— BEGIN —
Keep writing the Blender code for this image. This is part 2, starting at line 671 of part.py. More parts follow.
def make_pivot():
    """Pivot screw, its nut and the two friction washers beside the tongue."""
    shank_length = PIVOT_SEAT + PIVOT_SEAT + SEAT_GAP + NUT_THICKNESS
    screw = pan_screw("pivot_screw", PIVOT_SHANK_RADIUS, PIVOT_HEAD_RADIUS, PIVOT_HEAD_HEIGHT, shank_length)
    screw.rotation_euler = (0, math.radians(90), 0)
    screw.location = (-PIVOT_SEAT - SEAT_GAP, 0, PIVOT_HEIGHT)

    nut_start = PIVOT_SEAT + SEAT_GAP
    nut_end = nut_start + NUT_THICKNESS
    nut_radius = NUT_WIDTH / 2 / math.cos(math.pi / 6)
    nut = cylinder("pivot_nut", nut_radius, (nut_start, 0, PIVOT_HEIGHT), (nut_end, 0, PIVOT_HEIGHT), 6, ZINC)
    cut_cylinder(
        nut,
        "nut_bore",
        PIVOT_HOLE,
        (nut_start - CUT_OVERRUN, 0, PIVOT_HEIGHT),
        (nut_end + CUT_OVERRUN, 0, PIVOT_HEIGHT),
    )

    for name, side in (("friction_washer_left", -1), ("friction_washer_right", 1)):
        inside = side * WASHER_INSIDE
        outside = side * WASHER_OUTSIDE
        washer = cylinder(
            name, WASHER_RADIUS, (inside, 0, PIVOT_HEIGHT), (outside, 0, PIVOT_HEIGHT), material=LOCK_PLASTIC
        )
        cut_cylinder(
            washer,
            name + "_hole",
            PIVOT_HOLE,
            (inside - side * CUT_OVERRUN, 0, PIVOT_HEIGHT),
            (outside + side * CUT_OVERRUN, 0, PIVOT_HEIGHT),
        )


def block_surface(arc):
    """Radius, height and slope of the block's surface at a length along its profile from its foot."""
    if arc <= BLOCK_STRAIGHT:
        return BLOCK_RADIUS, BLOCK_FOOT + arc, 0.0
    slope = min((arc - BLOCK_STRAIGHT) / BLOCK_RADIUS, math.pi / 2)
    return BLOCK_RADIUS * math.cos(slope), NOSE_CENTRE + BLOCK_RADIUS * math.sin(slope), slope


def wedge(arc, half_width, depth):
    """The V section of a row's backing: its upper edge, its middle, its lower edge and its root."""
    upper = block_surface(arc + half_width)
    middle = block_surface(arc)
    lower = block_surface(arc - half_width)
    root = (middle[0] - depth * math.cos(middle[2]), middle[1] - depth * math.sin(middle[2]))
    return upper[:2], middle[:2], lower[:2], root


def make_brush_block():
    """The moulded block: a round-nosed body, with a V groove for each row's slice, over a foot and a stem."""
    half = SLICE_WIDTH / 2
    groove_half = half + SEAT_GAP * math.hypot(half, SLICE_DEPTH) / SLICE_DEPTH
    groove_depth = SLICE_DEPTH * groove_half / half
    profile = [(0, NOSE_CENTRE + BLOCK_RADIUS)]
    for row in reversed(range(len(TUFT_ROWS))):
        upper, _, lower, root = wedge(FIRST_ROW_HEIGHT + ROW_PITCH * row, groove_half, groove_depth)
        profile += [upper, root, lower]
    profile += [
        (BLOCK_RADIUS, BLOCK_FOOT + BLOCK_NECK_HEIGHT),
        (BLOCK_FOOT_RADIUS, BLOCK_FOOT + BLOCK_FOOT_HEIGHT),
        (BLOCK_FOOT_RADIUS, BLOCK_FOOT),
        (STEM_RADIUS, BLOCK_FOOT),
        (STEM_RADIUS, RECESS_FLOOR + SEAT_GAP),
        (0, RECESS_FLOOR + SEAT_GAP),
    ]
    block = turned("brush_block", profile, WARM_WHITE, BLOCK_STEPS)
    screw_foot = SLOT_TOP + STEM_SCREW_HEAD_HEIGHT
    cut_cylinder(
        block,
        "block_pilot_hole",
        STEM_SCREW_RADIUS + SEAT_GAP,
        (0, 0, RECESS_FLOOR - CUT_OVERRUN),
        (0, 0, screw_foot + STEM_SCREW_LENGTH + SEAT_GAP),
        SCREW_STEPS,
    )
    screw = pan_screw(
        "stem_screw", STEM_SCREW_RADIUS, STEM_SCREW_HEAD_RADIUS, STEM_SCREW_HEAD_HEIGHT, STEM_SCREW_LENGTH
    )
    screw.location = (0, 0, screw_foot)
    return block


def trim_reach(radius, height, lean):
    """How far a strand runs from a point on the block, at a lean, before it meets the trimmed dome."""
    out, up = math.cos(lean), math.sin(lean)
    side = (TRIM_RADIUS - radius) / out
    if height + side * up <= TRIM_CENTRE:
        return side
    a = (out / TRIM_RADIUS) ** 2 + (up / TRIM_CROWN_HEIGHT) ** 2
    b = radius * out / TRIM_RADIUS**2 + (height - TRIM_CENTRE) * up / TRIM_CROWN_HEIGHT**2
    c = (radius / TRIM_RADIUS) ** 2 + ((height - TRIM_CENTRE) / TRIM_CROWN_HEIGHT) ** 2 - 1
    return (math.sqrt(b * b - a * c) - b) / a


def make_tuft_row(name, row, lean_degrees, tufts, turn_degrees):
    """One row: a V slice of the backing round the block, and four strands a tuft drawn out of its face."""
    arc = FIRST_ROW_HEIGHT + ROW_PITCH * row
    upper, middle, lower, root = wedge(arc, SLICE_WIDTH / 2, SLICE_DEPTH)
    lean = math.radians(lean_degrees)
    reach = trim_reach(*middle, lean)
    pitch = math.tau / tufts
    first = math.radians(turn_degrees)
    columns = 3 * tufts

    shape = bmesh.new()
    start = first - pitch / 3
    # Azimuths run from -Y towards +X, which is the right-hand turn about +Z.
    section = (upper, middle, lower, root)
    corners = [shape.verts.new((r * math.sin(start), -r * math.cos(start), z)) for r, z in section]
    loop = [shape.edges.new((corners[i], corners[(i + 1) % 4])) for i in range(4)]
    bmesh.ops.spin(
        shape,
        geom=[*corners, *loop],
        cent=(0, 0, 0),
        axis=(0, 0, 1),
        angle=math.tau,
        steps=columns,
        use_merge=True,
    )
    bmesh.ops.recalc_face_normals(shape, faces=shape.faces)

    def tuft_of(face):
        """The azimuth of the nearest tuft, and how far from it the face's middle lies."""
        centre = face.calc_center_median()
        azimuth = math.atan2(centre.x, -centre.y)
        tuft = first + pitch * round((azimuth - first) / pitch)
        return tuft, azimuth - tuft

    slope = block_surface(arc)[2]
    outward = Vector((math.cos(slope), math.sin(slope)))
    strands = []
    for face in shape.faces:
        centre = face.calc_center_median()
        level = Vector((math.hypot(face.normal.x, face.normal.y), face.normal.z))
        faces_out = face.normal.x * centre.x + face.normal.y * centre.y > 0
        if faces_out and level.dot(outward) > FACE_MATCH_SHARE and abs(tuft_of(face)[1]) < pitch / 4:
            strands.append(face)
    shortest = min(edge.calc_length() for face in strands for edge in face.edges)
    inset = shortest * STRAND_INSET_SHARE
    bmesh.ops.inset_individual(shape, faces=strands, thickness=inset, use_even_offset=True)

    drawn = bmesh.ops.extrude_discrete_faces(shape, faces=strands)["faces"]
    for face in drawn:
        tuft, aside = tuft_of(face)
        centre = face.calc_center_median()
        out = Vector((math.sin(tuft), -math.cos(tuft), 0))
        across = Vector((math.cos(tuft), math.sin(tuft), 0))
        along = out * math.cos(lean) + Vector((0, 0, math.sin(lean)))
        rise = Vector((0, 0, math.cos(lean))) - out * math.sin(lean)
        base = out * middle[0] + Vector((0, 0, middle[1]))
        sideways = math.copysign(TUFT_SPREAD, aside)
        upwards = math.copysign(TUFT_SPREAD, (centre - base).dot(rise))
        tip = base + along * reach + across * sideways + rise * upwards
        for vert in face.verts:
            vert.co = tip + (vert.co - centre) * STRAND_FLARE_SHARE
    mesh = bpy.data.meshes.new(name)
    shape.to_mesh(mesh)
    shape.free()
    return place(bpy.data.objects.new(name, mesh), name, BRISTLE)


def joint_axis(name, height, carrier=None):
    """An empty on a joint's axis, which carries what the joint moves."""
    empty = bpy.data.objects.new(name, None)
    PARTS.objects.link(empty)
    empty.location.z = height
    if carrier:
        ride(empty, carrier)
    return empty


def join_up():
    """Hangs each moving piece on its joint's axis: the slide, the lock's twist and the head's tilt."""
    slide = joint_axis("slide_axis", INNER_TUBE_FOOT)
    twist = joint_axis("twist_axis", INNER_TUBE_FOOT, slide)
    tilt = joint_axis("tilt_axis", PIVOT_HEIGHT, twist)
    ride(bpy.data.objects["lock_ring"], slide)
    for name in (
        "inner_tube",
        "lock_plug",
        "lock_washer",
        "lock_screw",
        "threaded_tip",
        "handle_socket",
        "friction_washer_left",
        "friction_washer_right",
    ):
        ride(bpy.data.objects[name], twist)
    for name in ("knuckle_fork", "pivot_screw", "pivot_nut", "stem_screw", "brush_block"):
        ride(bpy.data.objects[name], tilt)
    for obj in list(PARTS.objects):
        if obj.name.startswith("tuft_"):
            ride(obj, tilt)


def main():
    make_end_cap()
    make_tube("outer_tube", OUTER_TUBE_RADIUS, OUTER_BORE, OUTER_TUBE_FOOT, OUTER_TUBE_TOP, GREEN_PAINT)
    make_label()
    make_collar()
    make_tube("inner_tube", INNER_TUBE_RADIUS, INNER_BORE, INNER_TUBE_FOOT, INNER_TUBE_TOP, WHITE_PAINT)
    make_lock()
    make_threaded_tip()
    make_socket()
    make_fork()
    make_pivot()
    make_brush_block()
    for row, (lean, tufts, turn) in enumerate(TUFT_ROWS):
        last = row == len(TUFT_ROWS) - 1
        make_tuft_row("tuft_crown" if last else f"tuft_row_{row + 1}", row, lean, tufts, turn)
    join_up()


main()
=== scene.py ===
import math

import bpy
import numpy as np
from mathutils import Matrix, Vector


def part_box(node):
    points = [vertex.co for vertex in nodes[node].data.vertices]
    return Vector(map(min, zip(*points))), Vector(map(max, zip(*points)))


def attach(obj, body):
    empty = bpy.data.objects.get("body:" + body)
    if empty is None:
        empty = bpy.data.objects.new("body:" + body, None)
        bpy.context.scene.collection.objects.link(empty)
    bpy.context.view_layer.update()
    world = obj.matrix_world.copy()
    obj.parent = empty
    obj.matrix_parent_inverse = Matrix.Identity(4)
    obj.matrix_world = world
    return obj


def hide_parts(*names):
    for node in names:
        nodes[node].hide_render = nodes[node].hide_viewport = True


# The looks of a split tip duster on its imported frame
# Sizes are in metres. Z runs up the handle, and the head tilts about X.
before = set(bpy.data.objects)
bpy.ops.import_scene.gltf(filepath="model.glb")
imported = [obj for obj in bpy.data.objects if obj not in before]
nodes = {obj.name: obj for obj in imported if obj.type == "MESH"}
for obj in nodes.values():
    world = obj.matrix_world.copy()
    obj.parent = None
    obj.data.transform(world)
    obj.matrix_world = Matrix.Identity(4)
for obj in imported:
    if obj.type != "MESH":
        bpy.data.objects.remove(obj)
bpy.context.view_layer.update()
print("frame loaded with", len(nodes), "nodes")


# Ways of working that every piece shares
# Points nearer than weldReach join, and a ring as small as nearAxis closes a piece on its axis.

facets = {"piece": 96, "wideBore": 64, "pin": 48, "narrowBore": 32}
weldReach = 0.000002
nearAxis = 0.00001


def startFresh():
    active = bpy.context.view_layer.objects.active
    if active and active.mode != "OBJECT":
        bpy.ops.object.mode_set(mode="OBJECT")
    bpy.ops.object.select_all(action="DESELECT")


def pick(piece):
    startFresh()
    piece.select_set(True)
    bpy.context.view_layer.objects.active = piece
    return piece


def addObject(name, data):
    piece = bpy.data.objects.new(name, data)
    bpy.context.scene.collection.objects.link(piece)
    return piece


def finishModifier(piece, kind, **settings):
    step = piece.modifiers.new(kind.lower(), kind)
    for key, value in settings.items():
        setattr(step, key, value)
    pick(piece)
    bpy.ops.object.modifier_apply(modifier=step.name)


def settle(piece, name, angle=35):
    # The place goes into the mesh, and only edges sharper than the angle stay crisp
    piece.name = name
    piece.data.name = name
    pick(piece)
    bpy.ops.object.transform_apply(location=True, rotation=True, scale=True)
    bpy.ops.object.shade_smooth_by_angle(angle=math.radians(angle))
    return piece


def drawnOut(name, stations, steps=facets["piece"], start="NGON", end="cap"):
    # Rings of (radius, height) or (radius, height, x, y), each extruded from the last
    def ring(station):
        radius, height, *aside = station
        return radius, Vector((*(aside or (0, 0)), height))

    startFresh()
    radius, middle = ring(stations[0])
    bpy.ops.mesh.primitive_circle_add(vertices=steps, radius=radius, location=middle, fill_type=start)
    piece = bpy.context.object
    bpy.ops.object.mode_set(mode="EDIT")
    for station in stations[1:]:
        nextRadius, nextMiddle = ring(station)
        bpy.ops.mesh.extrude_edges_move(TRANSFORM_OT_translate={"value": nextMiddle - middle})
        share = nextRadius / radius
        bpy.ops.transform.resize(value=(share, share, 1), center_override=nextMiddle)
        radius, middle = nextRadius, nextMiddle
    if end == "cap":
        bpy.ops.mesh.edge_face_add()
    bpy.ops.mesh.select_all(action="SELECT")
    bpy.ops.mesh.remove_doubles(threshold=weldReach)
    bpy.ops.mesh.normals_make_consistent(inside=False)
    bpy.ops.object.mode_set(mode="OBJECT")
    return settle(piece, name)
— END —
WHAT YOU NEED TO DO => Extract, word for word, the line containing "points = [vertex.co", the line containing "bpy.data.objects.remove(obj)", and every line between them.

RESPONSE TO THIS TASK =>
    points = [vertex.co for vertex in nodes[node].data.vertices]
    return Vector(map(min, zip(*points))), Vector(map(max, zip(*points)))


def attach(obj, body):
    empty = bpy.data.objects.get("body:" + body)
    if empty is None:
        empty = bpy.data.objects.new("body:" + body, None)
        bpy.context.scene.collection.objects.link(empty)
    bpy.context.view_layer.update()
    world = obj.matrix_world.copy()
    obj.parent = empty
    obj.matrix_parent_inverse = Matrix.Identity(4)
    obj.matrix_world = world
    return obj


def hide_parts(*names):
    for node in names:
        nodes[node].hide_render = nodes[node].hide_viewport = True


# The looks of a split tip duster on its imported frame
# Sizes are in metres. Z runs up the handle, and the head tilts about X.
before = set(bpy.data.objects)
bpy.ops.import_scene.gltf(filepath="model.glb")
imported = [obj for obj in bpy.data.objects if obj not in before]
nodes = {obj.name: obj for obj in imported if obj.type == "MESH"}
for obj in nodes.values():
    world = obj.matrix_world.copy()
    obj.parent = None
    obj.data.transform(world)
    obj.matrix_world = Matrix.Identity(4)
for obj in imported:
    if obj.type != "MESH":
        bpy.data.objects.remove(obj)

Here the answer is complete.